In the winter of 1996, Steve Forbes--publisher, heir, and presidential
candidate--captured the American imagination with his proposal for a
flat tax. But while Mr. Forbes claimed that such a tax would level the
economic playing field by eliminating countless loopholes and miles of
red tape, his actual proposal betrayed such claims to fairness by
overtaxing workers and undertaxing financial capital.
In the face of recent proposals for dramatic and far-reaching tax
reform, Taxing America takes a critical look at the way the federal
government collects its revenue and exposes the bias at the heart of a
system which claims to be objective and fair. Contrary to traditional
tax scholarship, these writers argue that an awareness of disability
discrimination, economic exploitation, heterosexism, sexism and racism
is crucial to any analysis of tax policy.

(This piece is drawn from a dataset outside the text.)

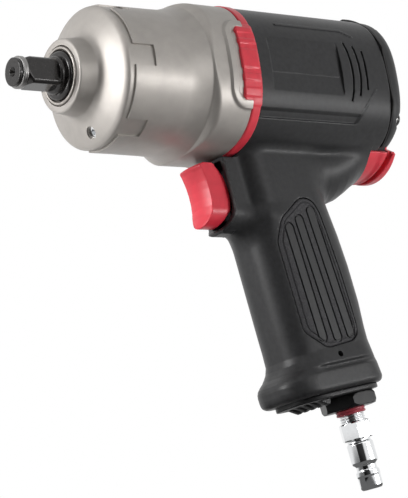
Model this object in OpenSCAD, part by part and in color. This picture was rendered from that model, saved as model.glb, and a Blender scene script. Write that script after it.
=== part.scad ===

Gathering together essays whose topics range from federal housing policy
to environmental clean-up costs to tax treaty policy making, Karen B.
Brown and Mary Louise Fellows present a philosophy that is as simple as
it is radical: economic arrangements contribute significantly to the
creation of social hierarchies and the perpetuation of discrimination.
Given this reality, Brown and Fellows maintain that the goal of the
federal tax law should be social justice and the disruption of
discriminatory and exploitative practices.